While the rig is plugged in for charging, the Nightscout battery pill will read approximately 65%. This is because it is reading the charging voltage rather than the battery voltage. Once you disconnect from the charger, the Nightscout battery pill will display the LiPo battery’s voltage and percent again.

Optional: increasing range for North American pumps by cutting radio trace

Another option to increase the range of your rig is to tune the existing on-board antenna by cutting it. The antenna on the Explorer Block is a hidden strip of copper underneath the green outer coating.

The antenna is labeled A1. It will have its maximum power at 868 MHz.
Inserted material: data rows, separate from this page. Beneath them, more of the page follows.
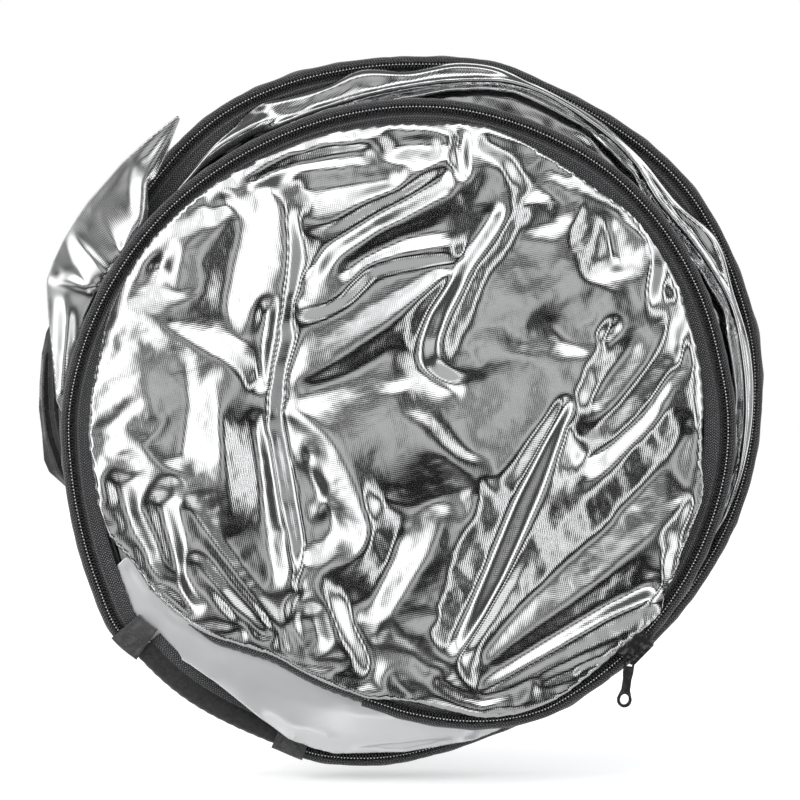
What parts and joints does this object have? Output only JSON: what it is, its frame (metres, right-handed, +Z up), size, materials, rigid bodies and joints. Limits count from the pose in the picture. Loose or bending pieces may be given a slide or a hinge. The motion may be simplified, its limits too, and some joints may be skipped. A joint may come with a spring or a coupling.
{
  "type": "collapsible reflector disc",
  "caption": "Collapsible photographic reflector folded into its coil: wrinkled silver cloth in a black zipped rim over a sprung steel hoop, with slider and hanging pull.",
  "frame": {"origin": "centre of the folded disc's bounding box", "axes": "+Z up in the plane of the disc, +X to the right seen from the silver front, -Y out of the silver front face"},
  "size_m": [0.2914, 0.0532, 0.2844],
  "materials": {
    "silver_cloth": "metallised woven cloth, bright, with a fine weave",
    "black_cloth": "black woven nylon, slight sheen",
    "elastic_cloth": "black knitted elastic",
    "zip_tape": "charcoal herringbone zip tape",
    "satin_binding": "black satin",
    "zip_coil": "black nylon coil, semi-gloss",
    "diffuser_cloth": "translucent white cloth",
    "spring_steel": "blued flat spring steel",
    "ferrule_metal": "plain crimped steel",
    "slider_paint": "black enamel on die-cast zinc, worn bright at the edges"
  },
  "bodies": {
    "front_turn": {"front_black_panel": "black_cloth", "front_diffuser_panel": "diffuser_cloth", "front_hoop_band": "spring_steel", "front_rim_sleeve": "satin_binding", "front_silver_panel": "silver_cloth", "front_zip_coil_inner": "zip_coil", "front_zip_coil_outer": "zip_coil", "front_zip_tape_inner": "zip_tape", "front_zip_tape_outer": "zip_tape", "elastic_gusset": "elastic_cloth", "gusset_inner_tape": "zip_tape", "zip_end_tab_upper": "satin_binding"},
    "middle_turn": {"middle_black_panel": "black_cloth", "middle_diffuser_panel": "diffuser_cloth", "middle_hoop_band": "spring_steel", "middle_rim_sleeve": "satin_binding", "middle_silver_panel": "silver_cloth", "middle_zip_coil_inner": "zip_coil", "middle_zip_coil_outer": "zip_coil", "middle_zip_tape_inner": "zip_tape", "middle_zip_tape_outer": "zip_tape", "silver_side_fold": "silver_cloth", "silver_bottom_fold": "silver_cloth", "zip_end_tab_lower": "satin_binding"},
    "rear_turn": {"rear_black_panel": "black_cloth", "rear_diffuser_panel": "diffuser_cloth", "rear_hoop_band": "spring_steel", "rear_rim_sleeve": "satin_binding", "rear_silver_panel": "silver_cloth", "rear_zip_coil_inner": "zip_coil", "rear_zip_coil_outer": "zip_coil", "rear_zip_tape_inner": "zip_tape", "rear_zip_tape_outer": "zip_tape", "black_side_fold": "black_cloth", "hoop_ferrule": "ferrule_metal"},
    "zip_slider": {"slider_body": "slider_paint", "slider_bridge": "slider_paint"},
    "zip_pull": {"pull_tab": "slider_paint"}
  },
  "joints": [
    {"name": "middle_turn_fan", "type": "hinge", "parent": "front_turn", "child": "middle_turn", "pos_m": [-0.0797, -0.0058, -0.11925], "axis": [-0.829, 0, 0.5592], "range_deg": [0, 14]},
    {"name": "rear_turn_fan", "type": "hinge", "parent": "middle_turn", "child": "rear_turn", "pos_m": [-0.0797, 0.0067, -0.11925], "axis": [-0.829, 0, 0.5592], "range_deg": [0, 14]},
    {"name": "zip_slider_travel", "type": "hinge", "parent": "front_turn", "child": "zip_slider", "pos_m": [0.00026, -0.0164, -0.00069], "axis": [0, -1, 0], "range_deg": [-18, 34]},
    {"name": "pull_swing", "type": "hinge", "parent": "zip_slider", "child": "zip_pull", "pos_m": [0.08997, -0.02065, -0.09772], "axis": [0, -1, 0], "range_deg": [-60, 100]}
  ],
  "couplings": [
    {"joint": "rear_turn_fan", "follows": "middle_turn_fan", "ratio": 1}
  ]
}
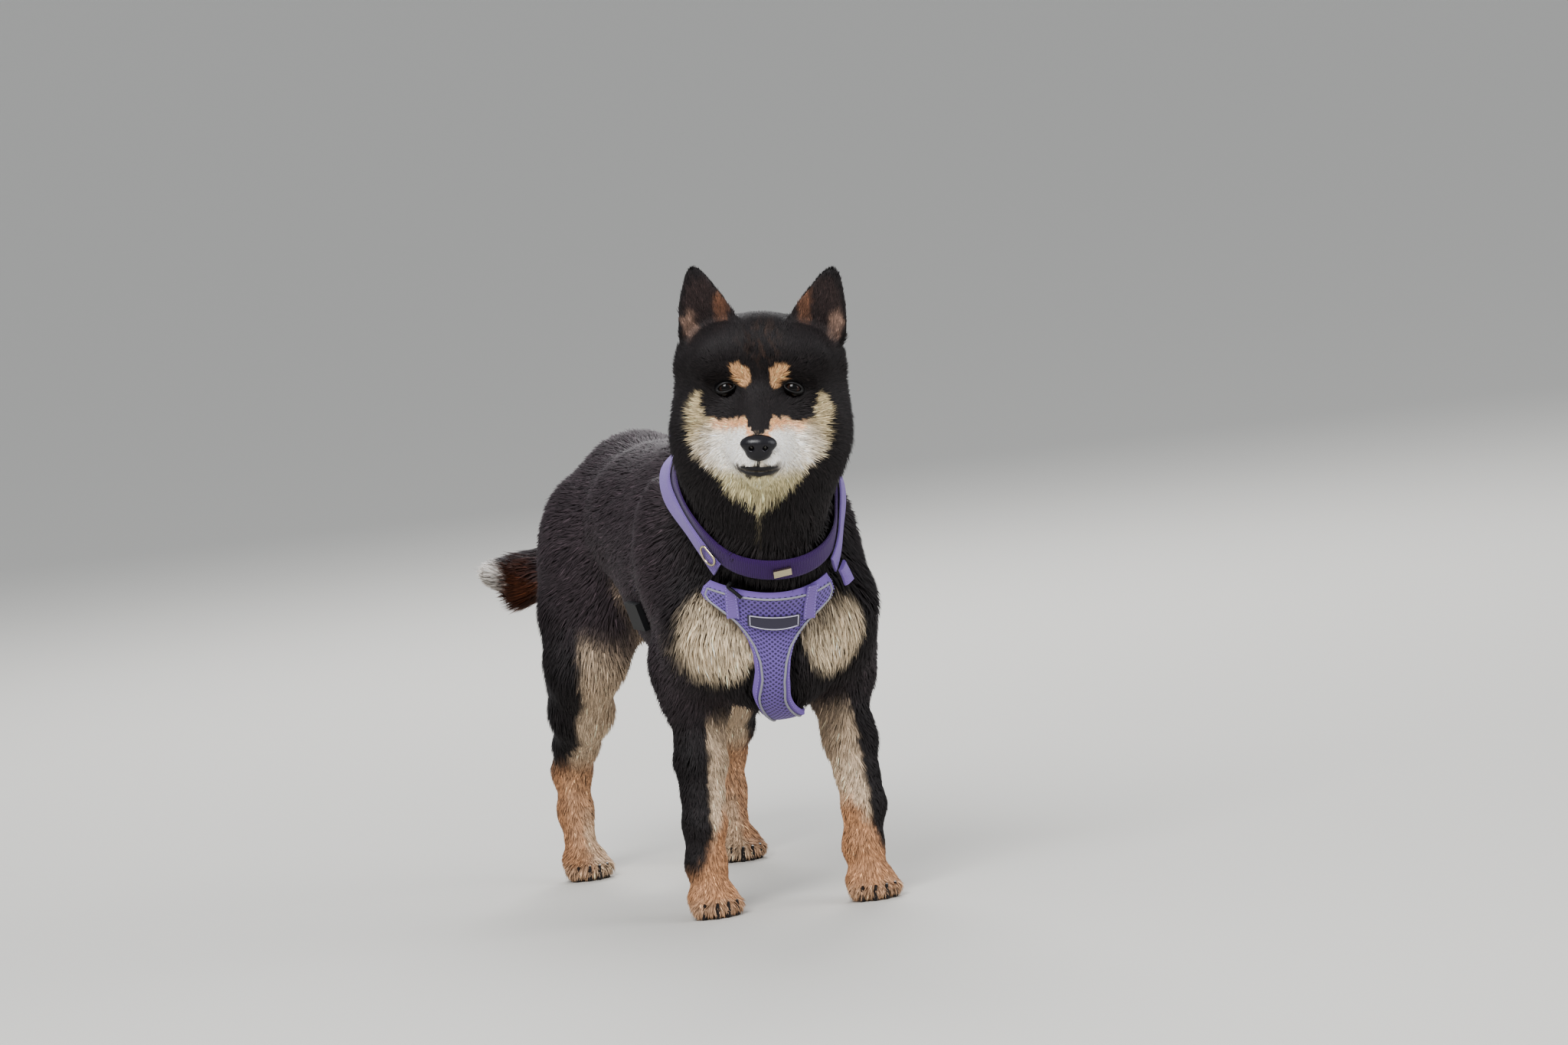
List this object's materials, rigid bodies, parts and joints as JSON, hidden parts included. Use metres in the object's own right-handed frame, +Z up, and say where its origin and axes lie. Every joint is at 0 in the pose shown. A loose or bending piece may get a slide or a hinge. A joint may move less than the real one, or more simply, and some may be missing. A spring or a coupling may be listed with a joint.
{
  "type": "shiba inu",
  "caption": "Life-size standing shiba inu figure with a black and tan coat, pricked ears and a low tail, wearing a padded chest harness and a collar.",
  "frame": {"origin": "centre of the bounding box on the floor under the paws", "axes": "+Z up; the dog faces -Y; its left side is at +X"},
  "size_m": [0.2256, 0.6482, 0.5439],
  "materials": {
    "coat_black": "matt fur",
    "coat_tan": "matt fur",
    "eye": "wet gloss",
    "nose_skin": "damp pebbled skin",
    "claw": "horn",
    "harness_mesh": "padded air mesh",
    "harness_webbing": "woven webbing",
    "collar_webbing": "woven webbing",
    "label": "moulded patch",
    "ring_metal": "polished",
    "buckle": "moulded"
  },
  "bodies": {
    "root": {"back_pad": "harness_mesh", "buckle_left": "buckle", "buckle_right": "buckle", "claw_foreleg_left_1": "claw", "claw_foreleg_left_2": "claw", "claw_foreleg_left_3": "claw", "claw_foreleg_left_4": "claw", "claw_foreleg_right_1": "claw", "claw_foreleg_right_2": "claw", "claw_foreleg_right_3": "claw", "claw_foreleg_right_4": "claw", "claw_hindleg_left_1": "claw", "claw_hindleg_left_2": "claw", "claw_hindleg_left_3": "claw", "claw_hindleg_left_4": "claw", "claw_hindleg_right_1": "claw", "claw_hindleg_right_2": "claw", "claw_hindleg_right_3": "claw", "claw_hindleg_right_4": "claw", "collar": "collar_webbing", "collar_ring": "ring_metal", "collar_slide": "ring_metal", "ear_left": "coat_black", "ear_right": "coat_black", "eye_left": "eye", "eye_right": "eye", "foreleg_left": "coat_tan", "foreleg_right": "coat_tan", "girth_strap_left": "harness_webbing", "girth_strap_right": "harness_webbing", "harness_label": "label", "harness_plate": "harness_mesh", "head": "coat_black", "hindleg_left": "coat_tan", "hindleg_right": "coat_tan", "neck": "coat_black", "neck_strap_left": "harness_webbing", "neck_strap_right": "harness_webbing", "nose": "nose_skin", "pad_ring": "ring_metal", "tail": "coat_black", "trunk": "coat_black"}
  },
  "joints": []
}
The antenna has a line across it at one point with a label that says “915”. The antenna defaults to the 868 MHz range, which is what WW pumps use.

If you have a US pump, mmtune will run and tune to something near 916MHz. Even with the 868 MHz antenna, you should get half a dozen feet or more of range on average. If you want to boost the range of your antenna by a couple more feet, then you cut through the outer coating and the copper on that line. For North American (NA) or Canadian/Australian (CA) pumps (using the 916MHz band), you’re looking to cut near the white line that is between the 1 and the 5 in the “915.” Consider cutting on the 1-side rather than the exact spot where the white “cut” line is drawn because it is so close to the corner where the rest of the copper wire goes.

Image of Antenna

Before doing this, remember to disconnect any attached battery or power source. To make the cut, use a sharp x-acto blade to cut through the copper just beneath the green surface of board. It will take a few swipes and you’ll hear a small scraping noise when you get through the wire. Make sure you’ve cut all the way through the wire to the green circuit board material on the other side. A single clean cut is sufficient, but if the cut doesn’t look clean you could make two cuts and then dig out the circumscribed piece and then reseal the copper with nail polish. With that cut, the antenna will have maximum power near 915 MHz.

Watch this video for an example.

If you’re unsure whether you need to cut your Explorer Block’s antenna, you probably don’t. And if you decide you need slightly more range after using the Edison+Explorer rig for a few weeks, you can always come back later and do so then.